コロナ禍のスキンケア

長野中央病院 皮膚科 医師 山崎 自子

皮膚のバリア機能と保湿の重要性

皮膚にはバリア機能があります。体内から体外へのバリアが障害されると皮膚(主に角質)の水分量が減少して乾燥肌になります。

乾燥肌が続くと、痒みを感じる神経が皮膚の表面に伸びてきて、服が擦れたといった軽微な刺激で痒みを生じるようになります。体外から体内へのバリアが障害されると、外部からの刺激で容易に皮膚炎が生じたり、感作といって特定の物質に対して過剰な免疫反応(アレルギー)が起こりやすくなったりします。

細菌などの病原体も皮膚の表面に付着、増殖、あるいは侵入しやすくなるので、感染症のリスクも高まります。

皮膚バリアを補完、維持するためには保湿が重要です。保湿剤は入浴後、可及的速やかに使用するのがよいでしょう。洗浄で皮膚表面の皮脂が除去されるため、そのままでは皮膚の乾燥がさらに進んでしまいますし、角質層が膨潤しているため塗り薬の浸透性がよいからです。

ちなみに入浴中に皮膚に吸収された水分量は10分程度で元に戻ってしまうといわれています。

増加するマスクトラブル

ここ数年、マスクを着用することによる皮膚トラブルが増えています。

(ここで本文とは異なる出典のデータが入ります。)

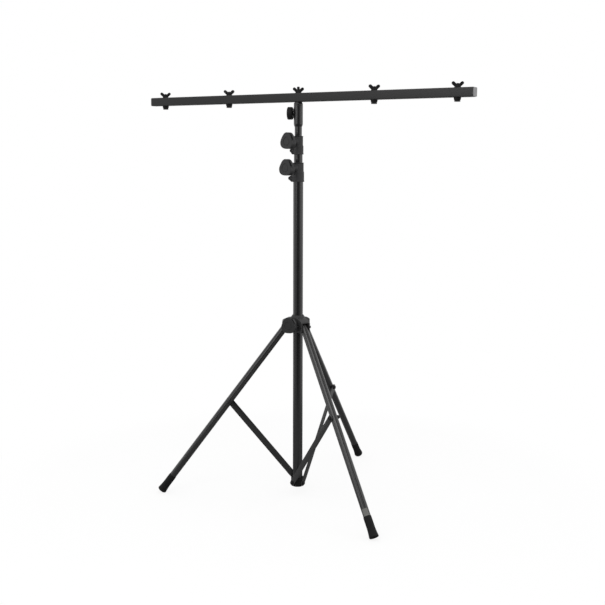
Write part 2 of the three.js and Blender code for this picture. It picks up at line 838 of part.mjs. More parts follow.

ヒリヒリ・チクチクなどの違和感、赤み・ぶつぶつ・痒みといった皮膚炎、ニキビ・吹き出物のような感染症が代表的な症状です。

原因の第一は、蒸れです。気密性が求められるため、マスク内環境は皮膚にとって過酷です。角質がふやけて剥がれやすくなりバリア機能が低下する上、ふやけた角質で毛穴が詰まり、マスク内温度の上昇で皮脂の分泌も高まります。その上、マスクを外した瞬間から皮膚は急速に乾燥し、さらにバリア機能が低下する悪循環に落ち入ります。

摩擦もトラブルの原因になります。マスクが大きすぎてズレてしまう以外にも、素材が硬い、縫い目や紐の接着部が擦れる、ゴム紐がきつすぎて耳に食い込むといった要因でおこります。

話すことが多い場合は唇も荒れますし、男性で顎髭が伸びていると、話をするたびに擦れてマスクがズレやすくなるため注意が必要です。

対策としてはマスクをつける前の保湿が重要で、唇が荒れやすい場合は唇の保湿も忘れないようにしましょう。

マスクを外した後には洗顔し、保湿をしっかり行います。蒸れているから保湿は不要と思いがちですが、蒸れと保湿は別ものです。一日中マスクをする場合は、昼食後に新しいものに交換するのも一法です。また、適切な大きさのマスクを正しく装着することで摩擦を軽減できます。

細菌などの病原体も皮膚の表面に付着、増殖、あるいは侵入しやすくなるので、感染症のリスクも高まります。

敏感肌の人は不織布マスクの下にガーゼなどの布や綿・絹素材のマスクを挟んで使用するなどの工夫を試してください。